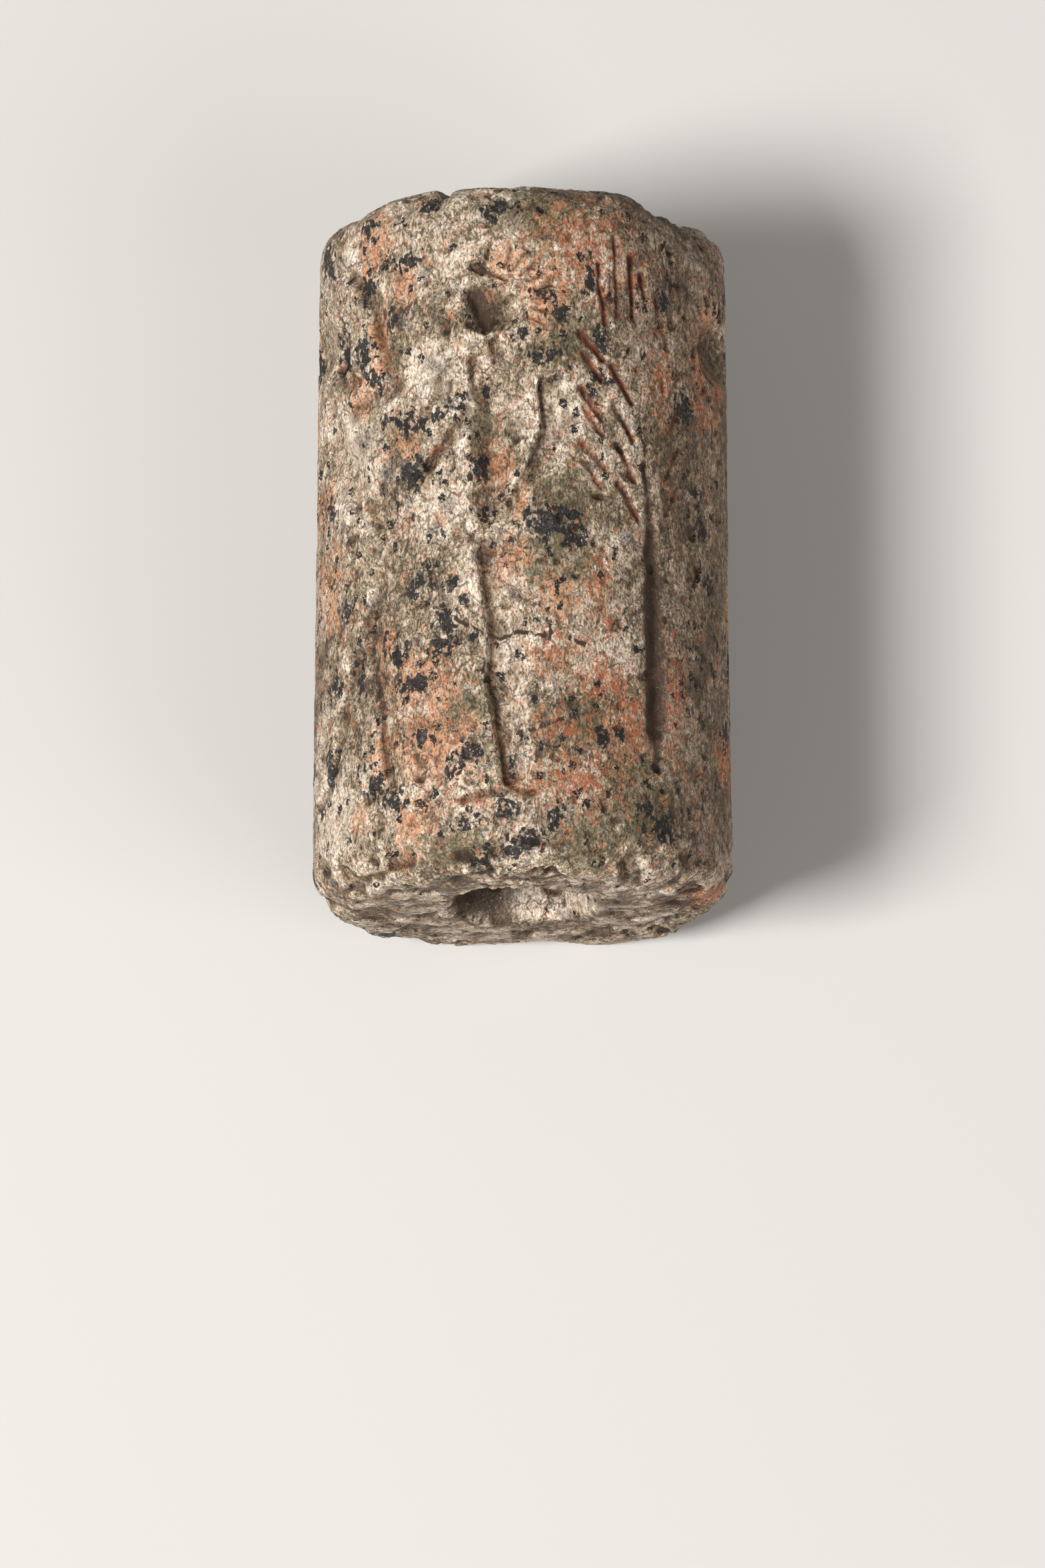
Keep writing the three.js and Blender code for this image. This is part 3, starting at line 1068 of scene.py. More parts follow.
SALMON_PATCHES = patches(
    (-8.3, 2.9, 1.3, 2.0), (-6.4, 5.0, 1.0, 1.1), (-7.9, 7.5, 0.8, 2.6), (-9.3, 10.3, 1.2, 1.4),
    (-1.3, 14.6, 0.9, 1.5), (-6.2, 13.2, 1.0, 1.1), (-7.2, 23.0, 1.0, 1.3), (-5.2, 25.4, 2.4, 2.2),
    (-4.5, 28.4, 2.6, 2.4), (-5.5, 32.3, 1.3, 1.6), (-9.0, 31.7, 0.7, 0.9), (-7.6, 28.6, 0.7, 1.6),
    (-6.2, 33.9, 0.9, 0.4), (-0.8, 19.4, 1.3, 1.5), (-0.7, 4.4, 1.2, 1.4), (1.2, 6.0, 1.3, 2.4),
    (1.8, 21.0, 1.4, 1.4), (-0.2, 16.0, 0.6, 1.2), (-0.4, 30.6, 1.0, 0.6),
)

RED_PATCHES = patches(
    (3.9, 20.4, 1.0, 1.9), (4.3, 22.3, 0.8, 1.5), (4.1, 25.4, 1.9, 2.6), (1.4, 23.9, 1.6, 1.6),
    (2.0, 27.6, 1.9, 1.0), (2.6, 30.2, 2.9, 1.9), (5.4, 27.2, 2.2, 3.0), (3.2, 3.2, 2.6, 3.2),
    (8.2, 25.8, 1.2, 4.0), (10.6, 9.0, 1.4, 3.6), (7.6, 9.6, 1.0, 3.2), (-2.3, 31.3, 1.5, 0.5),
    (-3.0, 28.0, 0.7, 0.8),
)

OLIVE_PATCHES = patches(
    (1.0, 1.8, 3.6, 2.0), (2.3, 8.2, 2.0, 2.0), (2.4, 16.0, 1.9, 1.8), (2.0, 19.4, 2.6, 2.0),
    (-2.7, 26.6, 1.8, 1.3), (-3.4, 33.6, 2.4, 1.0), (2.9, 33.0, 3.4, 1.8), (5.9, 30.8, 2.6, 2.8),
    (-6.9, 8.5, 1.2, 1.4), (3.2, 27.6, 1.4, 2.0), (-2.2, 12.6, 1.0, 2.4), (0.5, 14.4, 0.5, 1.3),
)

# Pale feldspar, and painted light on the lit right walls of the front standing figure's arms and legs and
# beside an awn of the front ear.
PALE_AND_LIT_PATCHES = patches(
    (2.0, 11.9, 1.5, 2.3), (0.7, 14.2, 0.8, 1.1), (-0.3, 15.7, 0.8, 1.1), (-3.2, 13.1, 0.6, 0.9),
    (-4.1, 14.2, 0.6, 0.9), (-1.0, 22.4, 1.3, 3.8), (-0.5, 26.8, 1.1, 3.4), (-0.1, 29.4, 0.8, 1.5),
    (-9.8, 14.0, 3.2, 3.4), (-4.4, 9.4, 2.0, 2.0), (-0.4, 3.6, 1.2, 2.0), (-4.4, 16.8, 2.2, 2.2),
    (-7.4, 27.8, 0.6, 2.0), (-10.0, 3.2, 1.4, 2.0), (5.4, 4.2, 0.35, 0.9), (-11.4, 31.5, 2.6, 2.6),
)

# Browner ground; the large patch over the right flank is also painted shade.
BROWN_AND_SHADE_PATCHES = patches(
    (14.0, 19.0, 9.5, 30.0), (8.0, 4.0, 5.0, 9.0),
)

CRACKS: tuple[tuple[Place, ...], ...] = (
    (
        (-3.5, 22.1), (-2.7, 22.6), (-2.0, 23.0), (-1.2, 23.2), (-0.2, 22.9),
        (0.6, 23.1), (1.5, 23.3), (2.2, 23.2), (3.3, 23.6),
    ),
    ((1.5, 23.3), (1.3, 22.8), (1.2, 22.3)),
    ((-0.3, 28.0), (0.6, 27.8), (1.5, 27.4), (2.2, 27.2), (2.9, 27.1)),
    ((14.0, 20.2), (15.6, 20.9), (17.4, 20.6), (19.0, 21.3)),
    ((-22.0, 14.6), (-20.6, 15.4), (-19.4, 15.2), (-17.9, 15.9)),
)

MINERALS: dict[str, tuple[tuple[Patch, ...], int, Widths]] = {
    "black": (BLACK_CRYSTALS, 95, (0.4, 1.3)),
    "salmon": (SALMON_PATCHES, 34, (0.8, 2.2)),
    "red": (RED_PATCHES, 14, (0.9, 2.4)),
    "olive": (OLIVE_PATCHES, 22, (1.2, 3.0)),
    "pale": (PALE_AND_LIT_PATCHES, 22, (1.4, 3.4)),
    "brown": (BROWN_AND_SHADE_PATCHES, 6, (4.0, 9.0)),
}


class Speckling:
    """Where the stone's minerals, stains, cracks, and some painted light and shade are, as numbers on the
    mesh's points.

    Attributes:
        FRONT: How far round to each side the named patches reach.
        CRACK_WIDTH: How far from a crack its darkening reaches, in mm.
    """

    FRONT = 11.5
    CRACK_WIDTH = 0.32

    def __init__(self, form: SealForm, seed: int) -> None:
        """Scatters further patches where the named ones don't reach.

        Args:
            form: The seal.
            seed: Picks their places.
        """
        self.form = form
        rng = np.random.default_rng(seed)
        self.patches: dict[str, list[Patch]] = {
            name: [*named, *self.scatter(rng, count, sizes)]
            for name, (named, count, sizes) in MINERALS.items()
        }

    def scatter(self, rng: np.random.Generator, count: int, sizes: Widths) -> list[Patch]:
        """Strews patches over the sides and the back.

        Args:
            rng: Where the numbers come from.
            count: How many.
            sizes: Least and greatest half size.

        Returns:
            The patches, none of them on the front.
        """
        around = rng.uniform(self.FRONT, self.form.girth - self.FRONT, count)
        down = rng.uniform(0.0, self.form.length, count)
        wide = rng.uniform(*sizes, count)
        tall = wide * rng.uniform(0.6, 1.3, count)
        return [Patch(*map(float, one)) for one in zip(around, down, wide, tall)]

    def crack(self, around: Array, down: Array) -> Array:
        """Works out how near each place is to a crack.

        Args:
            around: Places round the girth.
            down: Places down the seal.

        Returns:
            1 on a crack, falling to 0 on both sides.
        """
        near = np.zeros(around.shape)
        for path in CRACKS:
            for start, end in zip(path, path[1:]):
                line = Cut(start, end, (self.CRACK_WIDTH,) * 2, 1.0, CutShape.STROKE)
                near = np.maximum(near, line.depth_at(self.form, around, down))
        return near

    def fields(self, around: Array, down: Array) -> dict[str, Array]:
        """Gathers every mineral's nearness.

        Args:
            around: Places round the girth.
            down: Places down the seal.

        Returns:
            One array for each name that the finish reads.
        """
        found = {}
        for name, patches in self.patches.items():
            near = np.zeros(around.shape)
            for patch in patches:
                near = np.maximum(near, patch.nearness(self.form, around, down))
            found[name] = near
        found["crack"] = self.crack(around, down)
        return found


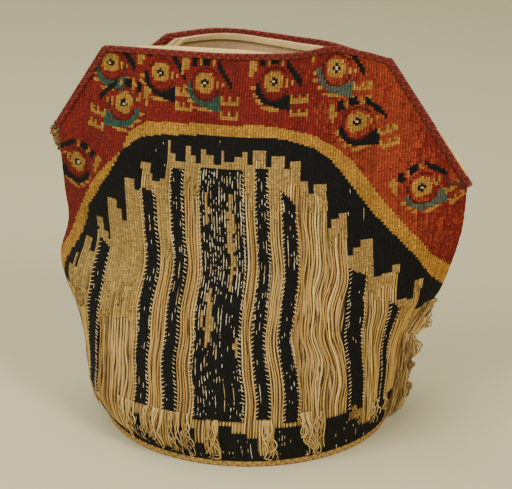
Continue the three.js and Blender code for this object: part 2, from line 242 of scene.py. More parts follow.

-------

Repeat the whole listing exactly, keeping every line intact.

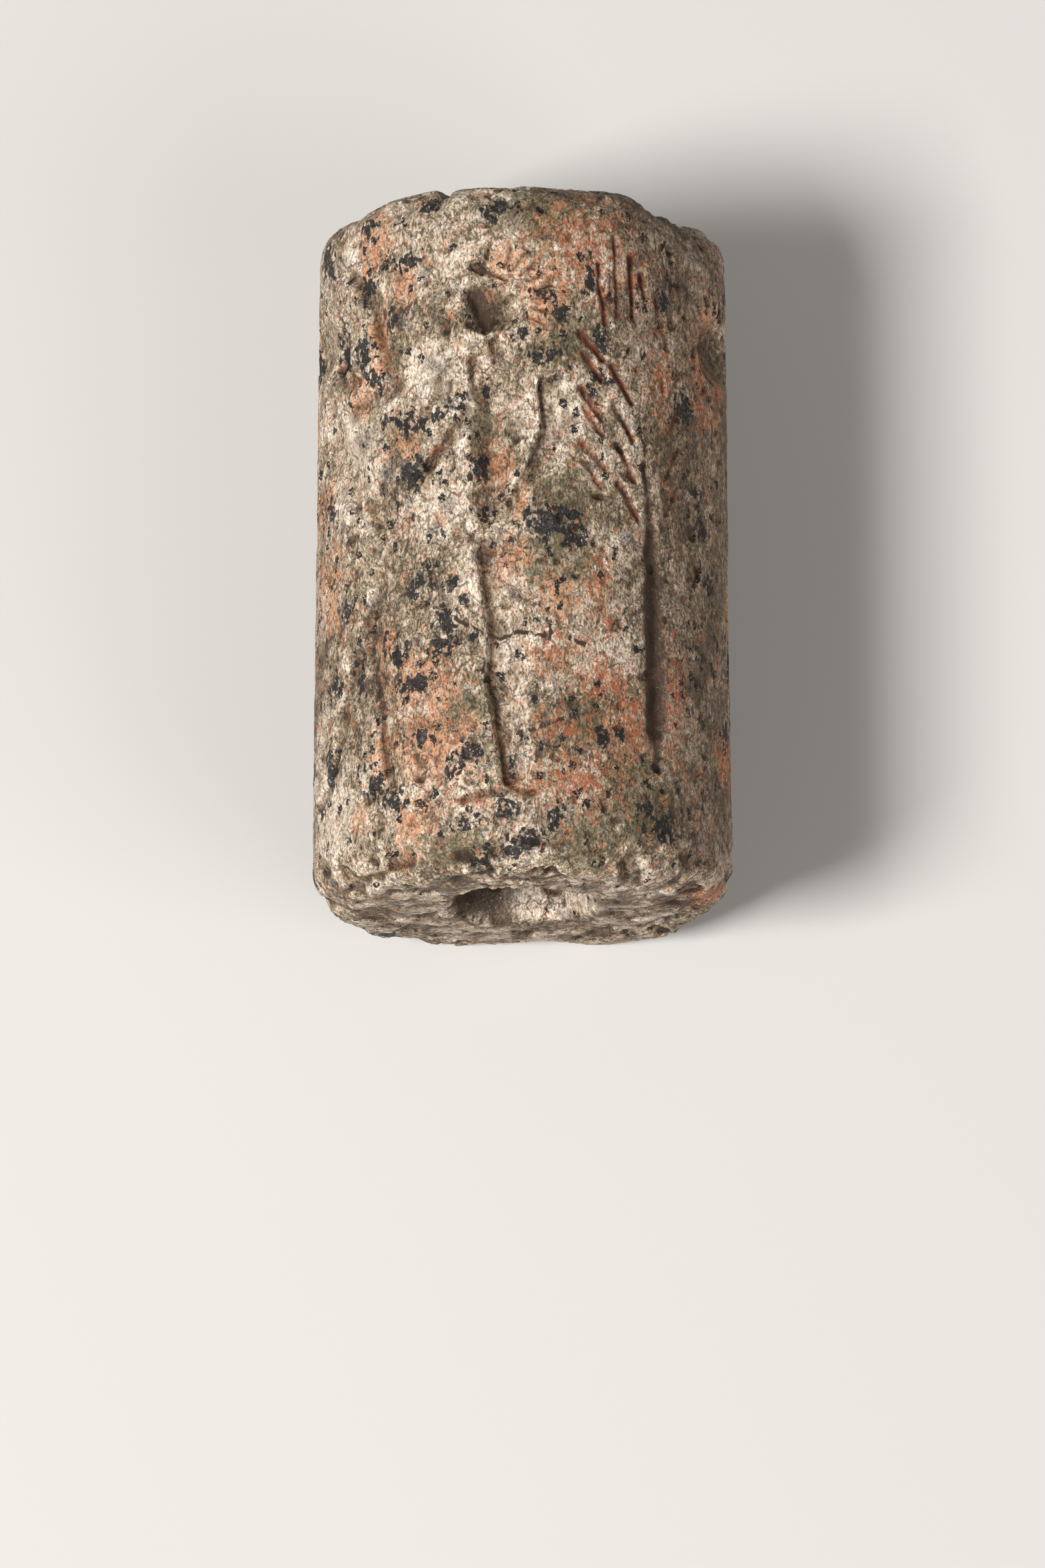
Keep writing the three.js and Blender code for this image. This is part 3, starting at line 1068 of scene.py. More parts follow.
SALMON_PATCHES = patches(
    (-8.3, 2.9, 1.3, 2.0), (-6.4, 5.0, 1.0, 1.1), (-7.9, 7.5, 0.8, 2.6), (-9.3, 10.3, 1.2, 1.4),
    (-1.3, 14.6, 0.9, 1.5), (-6.2, 13.2, 1.0, 1.1), (-7.2, 23.0, 1.0, 1.3), (-5.2, 25.4, 2.4, 2.2),
    (-4.5, 28.4, 2.6, 2.4), (-5.5, 32.3, 1.3, 1.6), (-9.0, 31.7, 0.7, 0.9), (-7.6, 28.6, 0.7, 1.6),
    (-6.2, 33.9, 0.9, 0.4), (-0.8, 19.4, 1.3, 1.5), (-0.7, 4.4, 1.2, 1.4), (1.2, 6.0, 1.3, 2.4),
    (1.8, 21.0, 1.4, 1.4), (-0.2, 16.0, 0.6, 1.2), (-0.4, 30.6, 1.0, 0.6),
)

RED_PATCHES = patches(
    (3.9, 20.4, 1.0, 1.9), (4.3, 22.3, 0.8, 1.5), (4.1, 25.4, 1.9, 2.6), (1.4, 23.9, 1.6, 1.6),
    (2.0, 27.6, 1.9, 1.0), (2.6, 30.2, 2.9, 1.9), (5.4, 27.2, 2.2, 3.0), (3.2, 3.2, 2.6, 3.2),
    (8.2, 25.8, 1.2, 4.0), (10.6, 9.0, 1.4, 3.6), (7.6, 9.6, 1.0, 3.2), (-2.3, 31.3, 1.5, 0.5),
    (-3.0, 28.0, 0.7, 0.8),
)

OLIVE_PATCHES = patches(
    (1.0, 1.8, 3.6, 2.0), (2.3, 8.2, 2.0, 2.0), (2.4, 16.0, 1.9, 1.8), (2.0, 19.4, 2.6, 2.0),
    (-2.7, 26.6, 1.8, 1.3), (-3.4, 33.6, 2.4, 1.0), (2.9, 33.0, 3.4, 1.8), (5.9, 30.8, 2.6, 2.8),
    (-6.9, 8.5, 1.2, 1.4), (3.2, 27.6, 1.4, 2.0), (-2.2, 12.6, 1.0, 2.4), (0.5, 14.4, 0.5, 1.3),
)

# Pale feldspar, and painted light on the lit right walls of the front standing figure's arms and legs and
# beside an awn of the front ear.
PALE_AND_LIT_PATCHES = patches(
    (2.0, 11.9, 1.5, 2.3), (0.7, 14.2, 0.8, 1.1), (-0.3, 15.7, 0.8, 1.1), (-3.2, 13.1, 0.6, 0.9),
    (-4.1, 14.2, 0.6, 0.9), (-1.0, 22.4, 1.3, 3.8), (-0.5, 26.8, 1.1, 3.4), (-0.1, 29.4, 0.8, 1.5),
    (-9.8, 14.0, 3.2, 3.4), (-4.4, 9.4, 2.0, 2.0), (-0.4, 3.6, 1.2, 2.0), (-4.4, 16.8, 2.2, 2.2),
    (-7.4, 27.8, 0.6, 2.0), (-10.0, 3.2, 1.4, 2.0), (5.4, 4.2, 0.35, 0.9), (-11.4, 31.5, 2.6, 2.6),
)

# Browner ground; the large patch over the right flank is also painted shade.
BROWN_AND_SHADE_PATCHES = patches(
    (14.0, 19.0, 9.5, 30.0), (8.0, 4.0, 5.0, 9.0),
)

CRACKS: tuple[tuple[Place, ...], ...] = (
    (
        (-3.5, 22.1), (-2.7, 22.6), (-2.0, 23.0), (-1.2, 23.2), (-0.2, 22.9),
        (0.6, 23.1), (1.5, 23.3), (2.2, 23.2), (3.3, 23.6),
    ),
    ((1.5, 23.3), (1.3, 22.8), (1.2, 22.3)),
    ((-0.3, 28.0), (0.6, 27.8), (1.5, 27.4), (2.2, 27.2), (2.9, 27.1)),
    ((14.0, 20.2), (15.6, 20.9), (17.4, 20.6), (19.0, 21.3)),
    ((-22.0, 14.6), (-20.6, 15.4), (-19.4, 15.2), (-17.9, 15.9)),
)

MINERALS: dict[str, tuple[tuple[Patch, ...], int, Widths]] = {
    "black": (BLACK_CRYSTALS, 95, (0.4, 1.3)),
    "salmon": (SALMON_PATCHES, 34, (0.8, 2.2)),
    "red": (RED_PATCHES, 14, (0.9, 2.4)),
    "olive": (OLIVE_PATCHES, 22, (1.2, 3.0)),
    "pale": (PALE_AND_LIT_PATCHES, 22, (1.4, 3.4)),
    "brown": (BROWN_AND_SHADE_PATCHES, 6, (4.0, 9.0)),
}


class Speckling:
    """Where the stone's minerals, stains, cracks, and some painted light and shade are, as numbers on the
    mesh's points.

    Attributes:
        FRONT: How far round to each side the named patches reach.
        CRACK_WIDTH: How far from a crack its darkening reaches, in mm.
    """

    FRONT = 11.5
    CRACK_WIDTH = 0.32

    def __init__(self, form: SealForm, seed: int) -> None:
        """Scatters further patches where the named ones don't reach.

        Args:
            form: The seal.
            seed: Picks their places.
        """
        self.form = form
        rng = np.random.default_rng(seed)
        self.patches: dict[str, list[Patch]] = {
            name: [*named, *self.scatter(rng, count, sizes)]
            for name, (named, count, sizes) in MINERALS.items()
        }

    def scatter(self, rng: np.random.Generator, count: int, sizes: Widths) -> list[Patch]:
        """Strews patches over the sides and the back.

        Args:
            rng: Where the numbers come from.
            count: How many.
            sizes: Least and greatest half size.

        Returns:
            The patches, none of them on the front.
        """
        around = rng.uniform(self.FRONT, self.form.girth - self.FRONT, count)
        down = rng.uniform(0.0, self.form.length, count)
        wide = rng.uniform(*sizes, count)
        tall = wide * rng.uniform(0.6, 1.3, count)
        return [Patch(*map(float, one)) for one in zip(around, down, wide, tall)]

    def crack(self, around: Array, down: Array) -> Array:
        """Works out how near each place is to a crack.

        Args:
            around: Places round the girth.
            down: Places down the seal.

        Returns:
            1 on a crack, falling to 0 on both sides.
        """
        near = np.zeros(around.shape)
        for path in CRACKS:
            for start, end in zip(path, path[1:]):
                line = Cut(start, end, (self.CRACK_WIDTH,) * 2, 1.0, CutShape.STROKE)
                near = np.maximum(near, line.depth_at(self.form, around, down))
        return near

    def fields(self, around: Array, down: Array) -> dict[str, Array]:
        """Gathers every mineral's nearness.

        Args:
            around: Places round the girth.
            down: Places down the seal.

        Returns:
            One array for each name that the finish reads.
        """
        found = {}
        for name, patches in self.patches.items():
            near = np.zeros(around.shape)
            for patch in patches:
                near = np.maximum(near, patch.nearness(self.form, around, down))
            found[name] = near
        found["crack"] = self.crack(around, down)
        return found


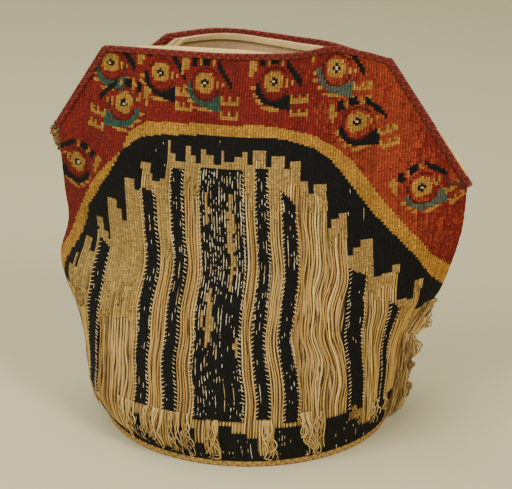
Continue the three.js and Blender code for this object: part 2, from line 242 of scene.py. More parts follow.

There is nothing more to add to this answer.